Integrate: Use basic power rules on $u$.
Back-Substitute (Indefinite only): Replace $u$ with the original $x$ expression.

Definite Integrals & U-Sub (Change Calculation)

Important: When doing a definite integral with U-Sub, you should change the bounds from $x$-values to $u$-values using your $u$ equation. Then you never have to go back to $x$!

Worked Example: $\int_0^1 2x(x^2 + 1)^3 dx$

Identify $u$: $u = x^2 + 1$ (This is the inside function).
Differentiate: $du = 2x dx$.
Match: We have a $2x dx$ in the problem! So we can swap $2x dx$ for $du$.
Change Bounds:
- If $x = 0$, $u = 0^2 + 1 = 1$.
- If $x = 1$, $u = 1^2 + 1 = 2$.
- New integral: $\int_1^2 u^3 du$.
Integrate: $\left[ \frac{u^4}{4} \right]_1^2$
Evaluate: $\frac{2^4}{4} - \frac{1^4}{4} = \frac{16}{4} - \frac{1}{4} = \frac{15}{4}$.
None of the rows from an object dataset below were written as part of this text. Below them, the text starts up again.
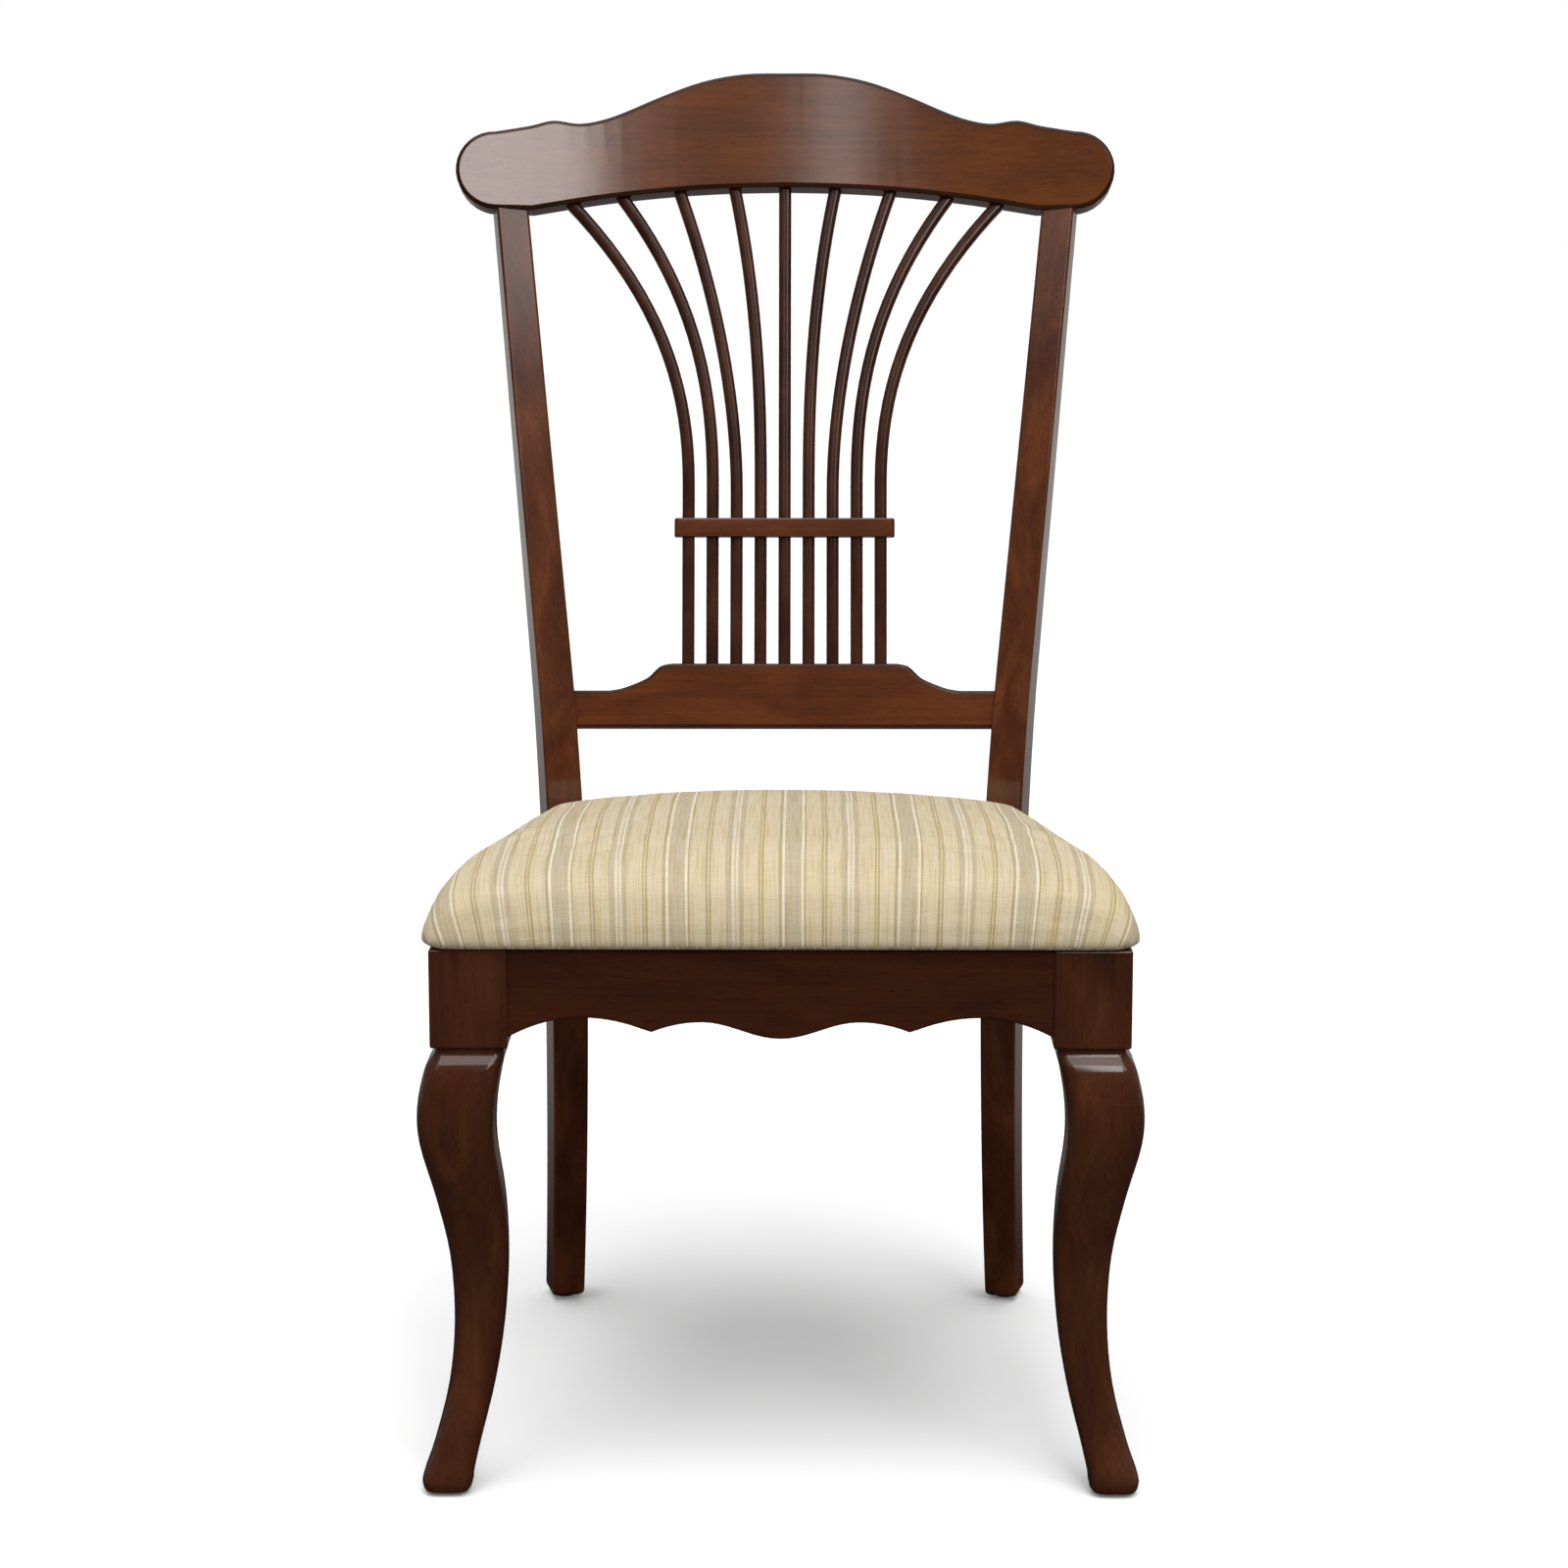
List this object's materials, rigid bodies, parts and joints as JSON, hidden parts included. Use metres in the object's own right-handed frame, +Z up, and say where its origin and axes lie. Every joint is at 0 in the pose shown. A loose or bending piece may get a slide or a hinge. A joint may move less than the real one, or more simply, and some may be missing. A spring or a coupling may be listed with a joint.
{
  "type": "dining chair",
  "caption": "Wooden dining chair: slats tied in a sheaf under a shaped crest rail, cabriole front legs, a scalloped front rail and an upholstered seat in striped fabric.",
  "frame": {"origin": "on the floor under the middle of the chair's width and depth", "axes": "+Z up, front of the seat towards -Y, the sitter's left hand side towards +X"},
  "size_m": [0.5598, 0.6028, 1.0653],
  "materials": {
    "stained_wood": "dark red-brown stain under satin lacquer",
    "raw_wood": "bare beech and birch plywood",
    "striped_fabric": "woven cream and gold stripe with taupe bands",
    "seat_foam": "soft upholstery foam",
    "black_lining": "thin black lining cloth",
    "zinc_steel": "zinc-plated steel"
  },
  "bodies": {
    "root": {"rear_post_left": "stained_wood", "rear_post_right": "stained_wood", "front_leg_left": "stained_wood", "front_leg_right": "stained_wood", "side_rail_left": "stained_wood", "side_rail_right": "stained_wood", "corner_block_front_left": "raw_wood", "corner_block_front_right": "raw_wood", "corner_block_rear_left": "raw_wood", "corner_block_rear_right": "raw_wood", "glide_front_left": "zinc_steel", "glide_front_right": "zinc_steel", "glide_rear_left": "zinc_steel", "glide_rear_right": "zinc_steel", "slat_1": "stained_wood", "slat_2": "stained_wood", "slat_3": "stained_wood", "slat_4": "stained_wood", "slat_5": "stained_wood", "slat_6": "stained_wood", "slat_7": "stained_wood", "slat_8": "stained_wood", "slat_9": "stained_wood", "crest_rail": "stained_wood", "lower_back_rail": "stained_wood", "sheaf_band": "stained_wood", "front_rail": "stained_wood", "back_rail": "stained_wood", "crest_dowels": "raw_wood", "rail_screws": "zinc_steel", "seat_screws": "zinc_steel", "seat_board": "raw_wood", "seat_foam": "seat_foam", "seat_cover": "striped_fabric", "dust_cover": "black_lining"}
  },
  "joints": []
}
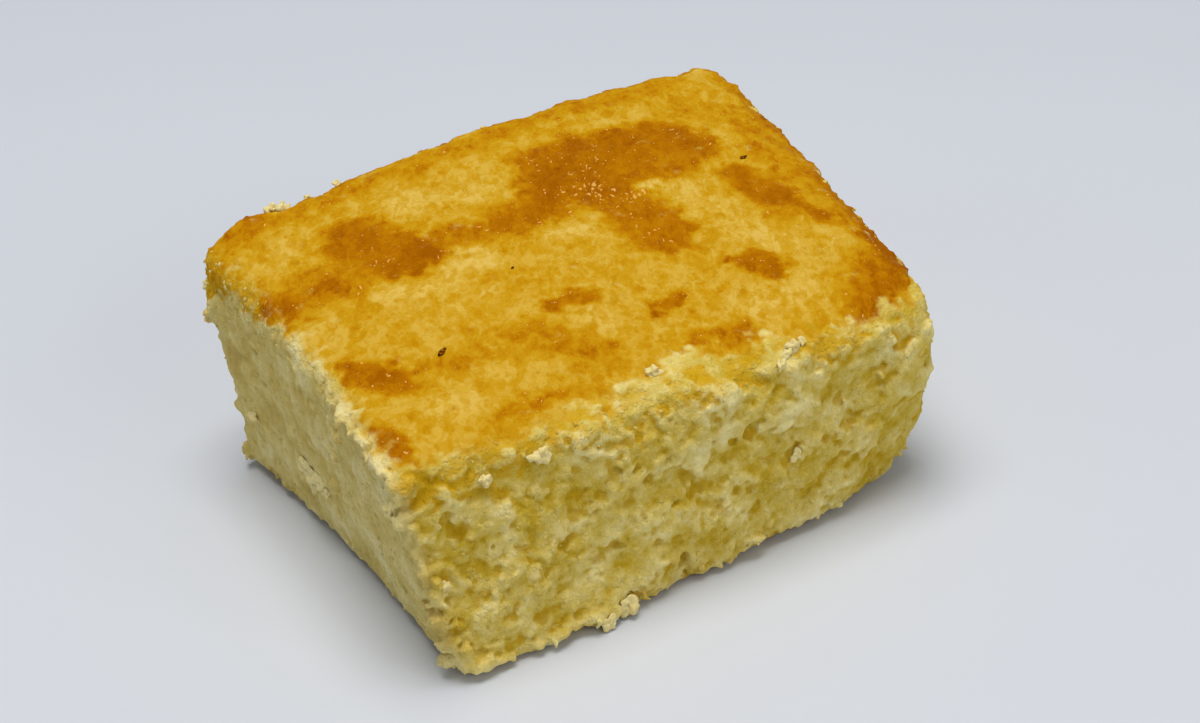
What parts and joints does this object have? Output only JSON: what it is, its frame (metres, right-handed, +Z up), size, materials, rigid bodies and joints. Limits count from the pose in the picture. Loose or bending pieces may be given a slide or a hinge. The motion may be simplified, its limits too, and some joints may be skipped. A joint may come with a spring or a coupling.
{
  "type": "cornbread square",
  "caption": "Thick hand-cut square of yellow cornbread with a patchy golden-brown crust on top, rough cut crumb sides and a flat baked underside.",
  "frame": {"origin": "middle of the bounding box on the flat underside", "axes": "+Z up through the crust; +X along the long front side; +Y from the rough front side to the back"},
  "size_m": [0.0938, 0.0704, 0.0401],
  "materials": {
    "crumb": "matte crumb with a satin golden-brown crust"
  },
  "bodies": {
    "root": {"cornbread": "crumb"}
  },
  "joints": []
}
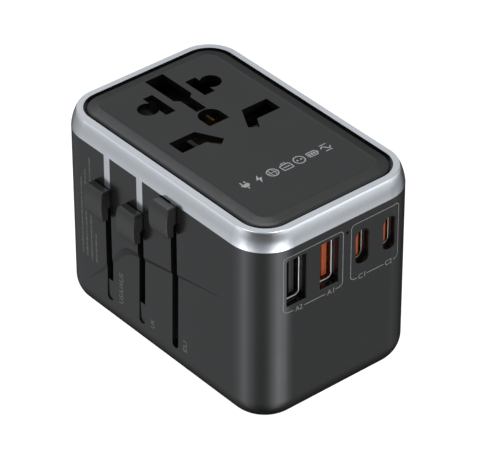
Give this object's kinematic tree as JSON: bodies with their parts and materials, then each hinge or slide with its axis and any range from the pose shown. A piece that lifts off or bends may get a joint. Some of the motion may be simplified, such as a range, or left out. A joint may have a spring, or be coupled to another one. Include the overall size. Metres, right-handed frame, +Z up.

Visual flowchart for choosing U-substitution variable and steps

Common Mistakes & Exam Pitfalls

Forgetting $+C$: In indefinite integrals, omitting the constant of integration is an instant point deduction.
Uneven Tables: Students often assume $\Delta x$ is constant in tables. Always calculate the specific width for each interval (e.g., $2, 2, 3$ in the earlier example).
Trapezoid Formula: A common error is summing the heights and dividing by 2 at the end. You must calculate the area of each trapezoid individually if widths vary.
FTC Chain Rule: When taking the derivative of an integral $\frac{d}{dx}\int_a^{x^2}…$, students forget to multiply by the derivative of the upper limit ($2x$).
Total Change vs. Net Change: $\inta^b v(t) dt$ gives displacement (net change in position). $\inta^b |v(t)| dt$ gives total distance traveled. Know the difference!